Cependant, toutes réserves faites, il faut convenir qu’à bien des égards la vie que mènent les collégiens anglais est propre à faire envie aux nôtres. Ils ont de la place pour se mouvoir, de l’espace pour s’ébattre, du vert pour récréer leurs yeux, de l’air pour leurs poumons. Qui conque lira le gracieux livre intitulé les Années de collège de Tom Brown[1], ou l’agréable récit de M. Brinsley, gardera à jamais le souvenir de certaines parties de cricket, de certains concours nautiques dont il fut longtemps parlé à Rugby ou à Eton et de la joie qu’éprouvaient vainqueurs et vaincus à conter leurs prouesses. On est même tenté de se demander si cette vie agitée et essoufflée, remuante et courante, laisse assez d’heures au recueillement de l’étude. M. Brinsley a connu parmi ses camarades de rudes piocheurs qui ne se laissaient jamais distraire ni dissiper ; mais, de son aveu, ces grands abatteurs d’ouvrage étaient une exception. Quant aux dry-bobs, ou forts joueurs de balle, et aux wet-bobs, ou intrépides canotiers, ils auraient dit volontiers comme Tom Brown : « Mon affaire est d’être le premier à tous les jeux ; je désire aussi que mes mains puissent me protéger contre tout agresseur, rustre ou gentleman ; mais j’entends n’emporter d’ici que juste assez de grec et de latin pour ne pas faire une triste figure à Oxford. »

C’était bien pis trente-six ans auparavant, quand M. Gladstone, en 1821, fit son entrée à Eton. Il eut besoin de déployer toute l’énergie de sa volonté pour résister aux tentations. Il y eut d’autant plus de mérite qu’il logeait chez une Mrs Shurey, dont la maison était située en face de la fameuse auberge de Christophe, où des diligences et des chaises de poste arrivaient chaque jour de tous les points de l’horizon. Le vendredi, jour de marché, les fermiers y prenaient leurs repas ; gentilshommes campagnards, marchands de bestiaux, colporteurs, sergens recruteurs, villageoises en quête de placés s’attroupaient sous le porche.

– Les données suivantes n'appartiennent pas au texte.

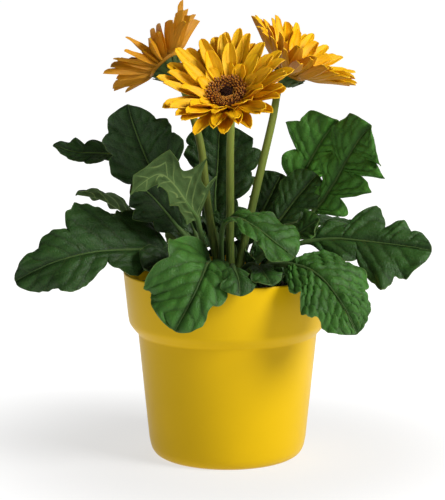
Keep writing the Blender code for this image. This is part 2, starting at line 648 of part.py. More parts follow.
def make_eye(bloom, parts, finish):
    axis = Vector(bloom.axis).normalized()
    turn = tube_axes(axis, bloom.spin)
    mesh = mesh_from("eye_" + bloom.name, bmesh.ops.create_icosphere, subdivisions=2, radius=EYE_RADIUS)
    for vert in mesh.vertices:
        flat = max(vert.co.z, 0) / EYE_RADIUS * EYE_HEIGHT
        vert.co.z = flat + EYE_SEAT
    mesh.transform(Matrix.Translation(mm(bloom.head)) @ turn.to_matrix().to_4x4())
    return new_object("eye_" + bloom.name, mesh, parts, finish)


def margin(lobes, along, sharp):
    """How far a blade reaches from its rib: round or sharp lobes, with notches halfway between them."""
    places = [place for place, _, _ in lobes]
    notches = [0, *((a + b) / 2 for a, b in zip(places, places[1:])), 2 - places[-1]]
    depths = [0, *(notch for _, _, notch in lobes)]
    for i, (place, reach, _) in enumerate(lobes):
        if along <= notches[i + 1]:
            side = i if along < place else i + 1
            t = min(abs(along - place) / abs(notches[side] - place), 1)
            bulge = (1 - sharp) * math.sqrt(1 - t * t) + sharp * (1 - t) ** SHARP_POWER
            return (depths[side] + (reach - depths[side]) * bulge) * MM
    return 0


def leaf_rings(leaf):
    """Rings of eight points along a leaf, from the root of its stalk to near its tip, and the tip."""
    path = rooted_path(leaf.foot, [mm(point) for point in leaf.route])
    start = path.knots[leaf.blade + 3]
    length = path.length - start
    stalk = [0, *spread(ROOT_DEPTH + ROOT_STAND, start, PETIOLE_STATION)]
    blade = spread(start, start + TIP_STATIONS[0] * length, LEAF_STATION)
    distances = [*stalk, *blade, *(start + length * share for share in TIP_STATIONS)]
    first = len(stalk)
    headings = [path.heading(distance) for distance in distances]
    face = Vector(leaf.face)
    faces = [None] * len(distances)
    faces[first] = (face - headings[first] * face.dot(headings[first])).normalized()
    for i in range(first + 1, len(distances)):
        faces[i] = headings[i - 1].rotation_difference(headings[i]) @ faces[i - 1]
    for i in range(first - 1, -1, -1):
        faces[i] = headings[i + 1].rotation_difference(headings[i]) @ faces[i + 1]
    rings = []
    for distance, heading, upper in zip(distances, headings, faces):
        along = (distance - start) / length
        rings.append(leaf_ring(leaf, path.place(distance), heading, upper, along))
    return rings, path.place(path.length)


def leaf_ring(leaf, centre, heading, upper, along):
    """Eight points round the leaf at one station: round on the stalk and flat on the blade."""
    share = max(along, 0)
    upper = Quaternion(heading, math.radians(leaf.twist * share)) @ upper
    right = heading.cross(upper)
    flat = smooth(along, *FLATTENS)
    tip = math.sqrt(max(1 - max((share - TIP_FROM) / (1 - TIP_FROM), 0) ** 2, 0))
    sweep = LEAF_SWEEP * (1 - smooth(along, *SWEEP_FADES))
    shrink = 1 - RIB_THINNING * smooth(along, *RIB_THINS)
    half_round = PETIOLE_RADIUS * (1 - STALK_TAPER * smooth(along, -1, 0))
    thick = half_round + (LEAF_THICKNESS / 2 - half_round) * flat
    rib = half_round + (RIB_THICKNESS * shrink / 2 - half_round) * flat
    edges = []
    mids = []
    for side, lobes, phase in zip((-1, 1), (leaf.left, leaf.right), RIPPLE_PHASES):
        width = half_round + (max(margin(lobes, share, leaf.sharp), half_round) * tip - half_round) * flat
        fold = math.radians(leaf.fold) * flat
        curl = fold - math.radians(leaf.curl) * flat * 2
        inner = right * side * math.cos(fold) + upper * math.sin(fold)
        outer = right * side * math.cos(curl) + upper * math.sin(curl)
        height = leaf.wave * MM * flat * min(width / FULL_RIPPLE_WIDTH, 1)
        ripple = math.sin(2 * math.pi * WAVES_ALONG * share + phase) * height
        forward = heading * sweep * flat
        mid = centre + (inner + forward) * width * MID_COLUMN
        mids.append(mid + upper * ripple * MID_RIPPLE)
        edges.append(mid + (outer + forward) * width * (1 - MID_COLUMN) + upper * ripple)
    bulge = upper * thick * (1 - STALK_SQUASH * (1 - flat))
    return [edges[0], mids[0] + bulge, centre + upper * rib, mids[1] + bulge,
            edges[1], mids[1] - bulge, centre - upper * rib, mids[0] - bulge]


def make_leaf(leaf, parts, finish):
    rings, tip = leaf_rings(leaf)
    mesh = loft("leaf_" + leaf.name, rings, tip, split=True)
    return new_object("leaf_" + leaf.name, mesh, parts, finish)


def shade(obj):
    obj.data.shade_smooth()
    obj.data.set_sharp_from_angle(angle=math.radians(SHARP_ANGLE))


def main():
    clear_scene()
    parts = collection(OBJECT_NAME)
    cutters = collection("cutters")
    yellow_pot = material("pot_yellow", (0.88, 0.55, 0.015), 0.42)
    dark_soil = material("soil", (0.035, 0.022, 0.014), 0.95)
    leaf_green = material("leaf_green", (0.045, 0.14, 0.025), 0.5)
    stem_green = material("stem_green", (0.22, 0.36, 0.07), 0.6)
    ray_yellow = material("ray_yellow", (0.95, 0.55, 0.01), 0.6)
    disc_brown = material("disc_brown", (0.35, 0.12, 0.02), 0.8)
    eye_dark = material("eye_dark", (0.04, 0.015, 0.012), 0.8)
    make_pot(parts, yellow_pot)
    make_soil(parts, dark_soil, cutters)
    for leaf in LEAVES:
        shade(make_leaf(leaf, parts, leaf_green))
    for bloom in BLOOMS:
        shade(make_stem(bloom, parts, stem_green))
        shade(make_rays(bloom, parts, ray_yellow))
        shade(make_disc(bloom, parts, disc_brown))
        shade(make_eye(bloom, parts, eye_dark))


main()
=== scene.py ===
"""A potted gerbera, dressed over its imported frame.

Lengths are metres, +Z is up and the front faces -Y, as in the frame. The routes of the stems and leaf ribs
repeat those of the solids, in millimetres, so that each fine piece lies where its solid does.
"""

import bisect
import math
import random
from collections import namedtuple

import bmesh
import bpy
from bpy.props import FloatProperty, FloatVectorProperty, IntProperty, PointerProperty
from mathutils import Matrix, Quaternion, Vector, noise


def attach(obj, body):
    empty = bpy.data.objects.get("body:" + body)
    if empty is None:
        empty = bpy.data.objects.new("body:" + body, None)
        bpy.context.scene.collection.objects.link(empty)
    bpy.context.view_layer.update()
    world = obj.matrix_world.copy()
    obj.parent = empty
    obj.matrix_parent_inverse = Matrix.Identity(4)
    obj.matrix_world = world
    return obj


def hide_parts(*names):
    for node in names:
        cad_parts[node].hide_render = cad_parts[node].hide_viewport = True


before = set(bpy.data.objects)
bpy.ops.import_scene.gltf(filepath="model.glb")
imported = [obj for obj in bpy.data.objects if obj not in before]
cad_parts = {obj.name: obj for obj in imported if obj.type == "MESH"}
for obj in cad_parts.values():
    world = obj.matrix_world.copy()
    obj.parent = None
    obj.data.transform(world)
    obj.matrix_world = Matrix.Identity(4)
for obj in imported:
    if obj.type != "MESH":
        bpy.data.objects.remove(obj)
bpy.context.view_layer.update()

bl_info = {
    "name": "Potted gerbera",
    "version": (1, 0, 0),
    "blender": (4, 5, 0),
    "location": "3D View > Sidebar > Gerbera",
    "description": "Models a potted gerbera: its pot, soil, leaves, stems and blooms",
    "category": "Add Mesh",
}

MM = 0.001
GAP = 0.0003
MERGE = 0.00001
UP = Vector((0, 0, 1))

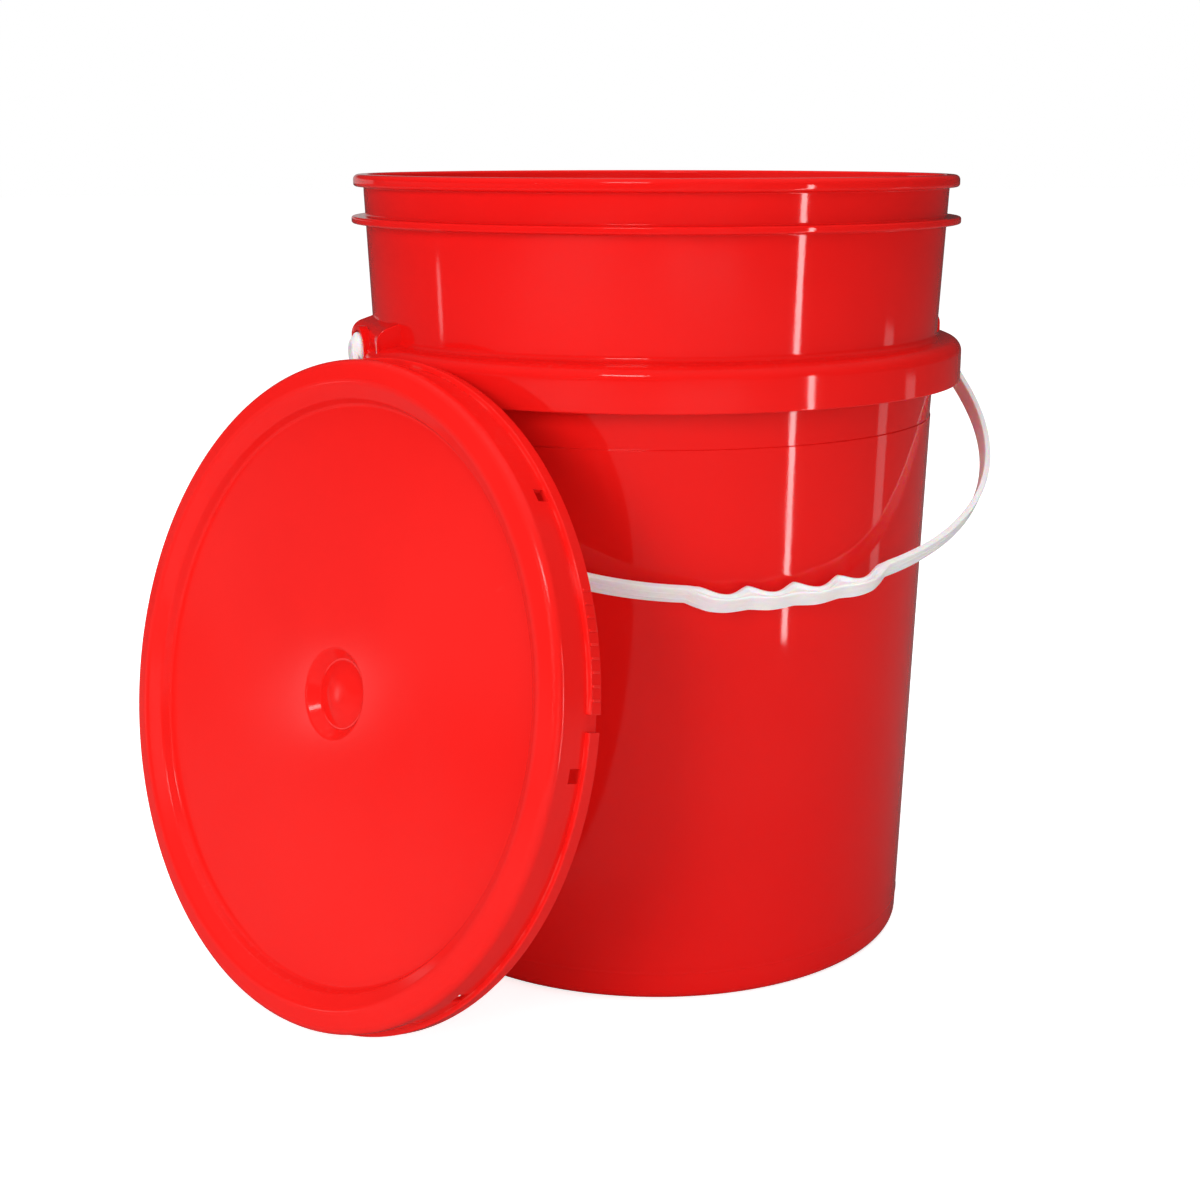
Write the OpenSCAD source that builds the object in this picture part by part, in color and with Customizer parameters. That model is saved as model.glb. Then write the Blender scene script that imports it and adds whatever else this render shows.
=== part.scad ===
// Utility pail with a press-on lid, leaning beside it, and a swinging plastic bail.
// Origin: centre of the foot on the floor. +Z is up, the bail's pivots lie along X, and the bail
// hangs on the -Y side. All sizes are in millimetres and degrees.

/* [Pail] */
// Height from the floor to the top of the rim
pail_h = 387.7; // [340:0.1:470]
// Outer radius of the bead round the rim
rim_r = 151; // [125:0.1:182]
// How far the rim bead stands out from the wall
bead_lip = 4.9; // [3:0.1:6]
// Height of the rim bead
bead_h = 5.9; // [4.5:0.1:8]
// Thickness of the wall
wall_t = 2.2; // [1.6:0.1:2.8]
// Thickness of the base
base_t = 2.4; // [1.8:0.1:4]
// Height of the base above the floor, inside the foot ring
base_rise = 3.2; // [2:0.1:6]
// Width of the foot ring's resting face
foot_w = 7; // [4:0.1:12]
// Radius of the rounding outside the foot
foot_round = 5; // [3:0.1:7]
// Gain in radius from the floor to the step line
lower_taper = 8.3; // [4:0.1:14]
// Gain in radius from the step line to the rim bead
upper_taper = 5; // [2:0.1:8]
// Distance of the step line below the rim
step_drop = 118.2; // [108:0.1:142]
// Depth of the step line
step_in = 0.4; // [0.2:0.1:0.8]

/* [Stop rib] */
// Distance of the rib's top below the rim
rib_drop = 20.1; // [14:0.1:24]
// Height of the rib
rib_h = 3.4; // [2:0.1:5]
// How far the rib stands out past the rim bead
rib_out = 1.3; // [0.5:0.1:2]

/* [Collar] */
// How far the collar stands out past the rim bead
collar_out = 4.3; // [3.2:0.1:8]
// Distance of the collar's ledge below the rim
collar_drop = 78.4; // [62:0.1:94]
// Height of the collar
collar_h = 21.8; // [18:0.1:26]
// Thickness of the collar's skin
collar_t = 2.2; // [1.6:0.1:2.8]
// Fall of the ledge from the wall to the collar's edge
ledge_fall = 1.9; // [1:0.1:4]
// Radius of the fillet between the ledge and the wall
ledge_fillet = 2.6; // [1:0.1:4]
// Radius of the rounding at the collar's top edge
collar_round = 6.5; // [4:0.1:8]
// Number of gussets, at an even spacing, under the collar
gusset_n = 36; // [12:4:44]
// Thickness of a gusset
gusset_t = 1.6; // [1:0.1:2.2]

/* [Ears] */
// Width of each ear block
ear_w = 54; // [46:0.5:62]
// Thickness of the ear's walls
ear_t = 2.2; // [1.6:0.1:2.8]
// Distance of the ear block's face behind the collar's outer radius
ear_back = 3.3; // [2.8:0.1:4.5]
// Distance of the hood's end behind the collar's outer radius
hood_back = 0.3; // [0.2:0.1:0.6]
// Thickness of the arched hood
hood_t = 2.2; // [1.6:0.1:3.4]
// Distance of the ear block's top edge below the hood's top
ear_drop = 1; // [0.5:0.1:2]
// Rise of the ear block's top from its face to its root inside the wall
ear_rise = 6.2; // [2:0.1:11]
// Distance of the pivot below the rim
pivot_drop = 83.7; // [72:0.1:96]
// Radius of the bore for the bail's stud
bore_r = 5; // [4:0.1:6]
// Radius of the rounding on the block's upright edges
ear_round = 2.6; // [1.5:0.1:5]
// Radius of the rounding along the block's top edge
ear_brow = 5; // [3:0.1:6]

/* [Bail] */
// Width of the strap
strap_w = 9.2; // [7:0.1:11.5]
// Thickness of the strap
strap_t = 3; // [2.4:0.1:3.8]
// Gap between the strap and the collar at the pivot
strap_gap = 0.5; // [0.3:0.1:1]
// How far the strap bows out beyond its place at the pivot
strap_bow = 2.8; // [1:0.1:4]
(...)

De leurs fenêtres grillées les pensionnaires de Mrs Shurey contemplaient ces spectacles, et leur sommeil était souvent troublé par les chœurs discordans dont retentissait la salle à boire.

  1. Tom Brown’s School Days, by an old boy. Cet ouvrage a été traduit en français par M. J. Levoisin. Paris, Hachette, 1876.